What most normie followers of AI don’t seem to understand is, whether you’re doing LLM or machine learning object detection or something, you can get open software that is “good enough” and run it locally. If you have a raspberry pi you can run some of this stuff, and it will be slow, but acceptable for many use cases.

So the concept that only OpenAI would ever hold the keys and should therefore have massive valuation in perpetuity, that is just laughable. This Chinese company just highlighted that you can bruteforce train more optimized models on garbage-tier hardware.

Zerush@lemmy.ml · edit-2 3 months ago

Yes, AI arrived to stay, that is fact, also soon there will be a unified global AI (see Stargat Project) which will make obsolet all other LLM. A $500 Billon project. The only thing we can do is to use it in the most intelligent way, avoiding it will be impossible.

Embargo@lemm.ee · 3 months ago

I couldn’t give less of a fuck.

thefluffiest@feddit.nl · 3 months ago

FUD, just to distract from the crushing multibillion dollar defeat they’ve just been dealt. First stage of grief: denial. Second: anger. Third: bargaining. We’re somewhere between 2 and 3 right now.

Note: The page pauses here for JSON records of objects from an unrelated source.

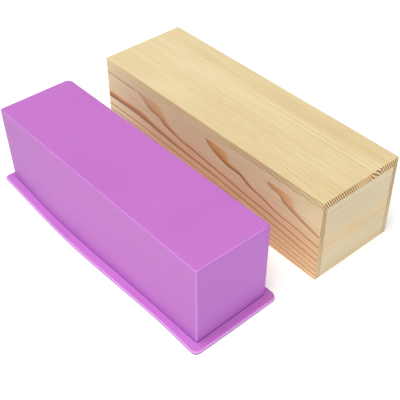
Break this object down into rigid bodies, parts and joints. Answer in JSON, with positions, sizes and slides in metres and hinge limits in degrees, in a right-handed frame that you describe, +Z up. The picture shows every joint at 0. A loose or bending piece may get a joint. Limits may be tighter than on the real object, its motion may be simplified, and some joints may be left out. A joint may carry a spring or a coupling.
{
  "type": "soap loaf mould",
  "caption": "Long open pine box and a soft flanged liner that drops into it, for casting a loaf of soap; both stand upside down, side by side.",
  "frame": {"origin": "on the plane that both pieces stand on, under the middle of the box that bounds the pair", "axes": "+X along the loaf, +Y from the liner to the wooden box, +Z up, out of the upturned bottoms of both pieces"},
  "size_m": [0.285, 0.214, 0.0829],
  "materials": {
    "pine_base": "sanded bare pine, pale yellow",
    "pine_sides": "sanded bare pine, flat-sawn, reddish tan with brown growth lines",
    "pine_ends": "sanded bare pine, fine straight grain",
    "pin_steel": "bright drawn steel wire",
    "silicone": "satin orchid-purple silicone rubber"
  },
  "bodies": {
    "wooden_box": {"base_board": "pine_base", "side_board_front": "pine_sides", "side_board_rear": "pine_sides", "end_board_left": "pine_ends", "end_board_right": "pine_ends", "base_pins": "pin_steel", "corner_pins": "pin_steel"},
    "liner": {"silicone_liner": "silicone"}
  },
  "joints": [
    {"name": "liner_lift", "type": "slide", "parent": "wooden_box", "child": "liner", "axis": [0, 0, 1], "range_m": [0, 0.1]}
  ]
}
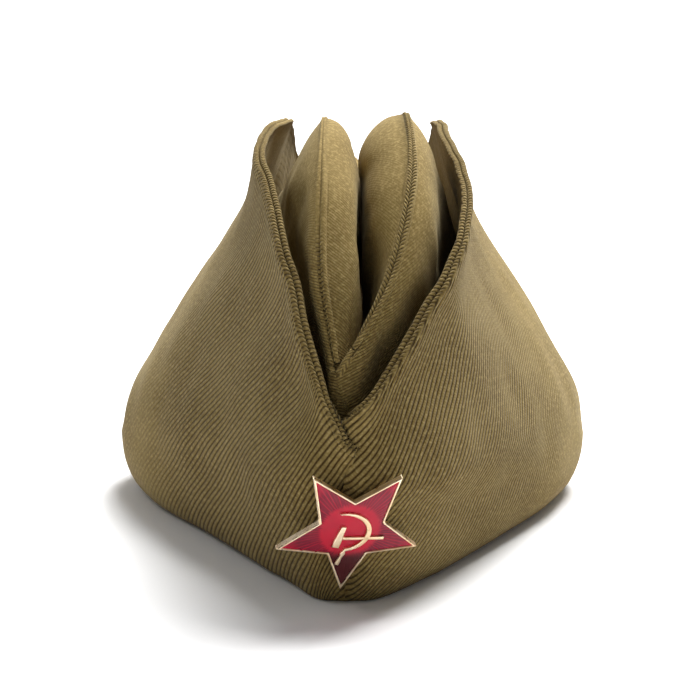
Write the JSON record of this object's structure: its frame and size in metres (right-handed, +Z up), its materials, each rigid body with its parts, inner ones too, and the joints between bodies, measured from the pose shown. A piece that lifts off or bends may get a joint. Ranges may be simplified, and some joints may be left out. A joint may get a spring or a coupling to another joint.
{
  "type": "garrison cap",
  "caption": "Soft folding side cap with turned-up flaps, a tucked-in crown and a star badge on the front seam, standing opened on its lower fold.",
  "frame": {"origin": "middle of the cap's bounding box, on the surface it stands on", "axes": "+Z up, the front seam and badge towards -Y; left and right in names are as seen from the front, left at -X"},
  "size_m": [0.144, 0.2753, 0.1168],
  "materials": {
    "twill": "matt ribbed cotton twill, olive khaki",
    "gilt": "polished pale gilt",
    "enamel": "glossy translucent red enamel"
  },
  "bodies": {
    "root": {"flap_left": "twill", "flap_right": "twill", "crown_left": "twill", "crown_right": "twill", "crown_tuck": "twill", "badge_star": "gilt", "badge_enamel": "enamel", "badge_emblem": "gilt", "badge_post": "gilt"}
  },
  "joints": []
}
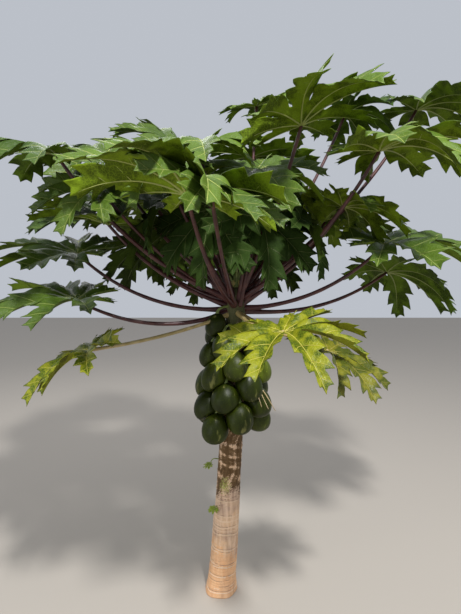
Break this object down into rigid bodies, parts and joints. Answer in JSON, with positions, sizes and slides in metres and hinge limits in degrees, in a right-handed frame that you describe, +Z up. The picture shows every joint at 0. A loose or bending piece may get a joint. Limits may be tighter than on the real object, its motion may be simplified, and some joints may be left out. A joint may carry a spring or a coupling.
{
  "type": "papaya tree",
  "caption": "Young papaya tree in fruit: a single ringed trunk, long arching leaf stalks with deeply lobed blades, and green fruit packed round the trunk under the crown.",
  "frame": {"origin": "middle of the flat cut under the trunk, at ground level", "axes": "+Z up along the trunk, +X the side that the trunk leans to, -Y the side seen in the picture"},
  "size_m": [2.3871, 2.0723, 2.4887],
  "materials": {
    "bark": "matte",
    "stalk": "satin",
    "old_stalk": "satin",
    "leaf": "satin",
    "old_leaf": "satin",
    "fruit": "satin",
    "young_shoots": "satin"
  },
  "bodies": {
    "root": {"trunk": "bark", "growing_tip": "young_shoots", "leaf_stalk_01": "stalk", "leaf_stalk_02": "stalk", "leaf_stalk_03": "stalk", "leaf_stalk_04": "old_stalk", "leaf_stalk_05": "stalk", "leaf_stalk_06": "stalk", "leaf_stalk_07": "stalk", "leaf_stalk_08": "stalk", "leaf_stalk_09": "stalk", "leaf_stalk_10": "stalk", "leaf_stalk_11": "old_stalk", "leaf_stalk_12": "old_stalk", "leaf_stalk_13": "stalk", "leaf_stalk_14": "stalk", "leaf_stalk_15": "stalk", "leaf_stalk_16": "stalk", "leaf_stalk_17": "stalk", "leaf_stalk_18": "stalk", "leaf_stalk_19": "stalk", "leaf_stalk_20": "stalk", "leaf_stalk_21": "stalk", "leaf_stalk_22": "stalk", "leaf_stalk_23": "stalk", "leaf_stalk_24": "stalk", "leaf_stalk_25": "stalk", "leaf_stalk_26": "stalk", "leaf_stalk_27": "stalk", "leaf_01": "leaf", "leaf_02": "leaf", "leaf_03": "leaf", "leaf_04": "old_leaf", "leaf_05": "leaf", "leaf_06": "leaf", "leaf_07": "leaf", "leaf_08": "leaf", "leaf_09": "leaf", "leaf_10": "leaf", "leaf_11": "old_leaf", "leaf_12": "old_leaf", "leaf_13": "leaf", "leaf_14": "leaf", "leaf_15": "leaf", "leaf_16": "leaf", "leaf_17": "leaf", "leaf_18": "leaf", "leaf_19": "leaf", "leaf_20": "leaf", "leaf_21": "leaf", "leaf_22": "leaf", "leaf_23": "leaf", "leaf_24": "leaf", "leaf_25": "leaf", "leaf_26": "leaf", "leaf_27": "leaf", "fruit_group_01": "fruit", "fruit_group_02": "fruit", "fruit_group_03": "fruit"}
  },
  "joints": []
}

KeenFlame@feddit.nu · 3 months ago

Nope, it’s definitely true, but sensationalism. Almost all models are trained using gpt

ToadOfHypnosis@lemmy.ml · 3 months ago

Open AI stole all of our data to train their model. If this is true, no sympathy.

Zerush@lemmy.ml · 3 months ago

That is what I mean, it’s a difference between an AI with robbed content in its knowledge/lenguage base and an AI assistant which only search iformation in the web to answer, linking to the corresponding pages. Way more intelligent and ethic use of an AI.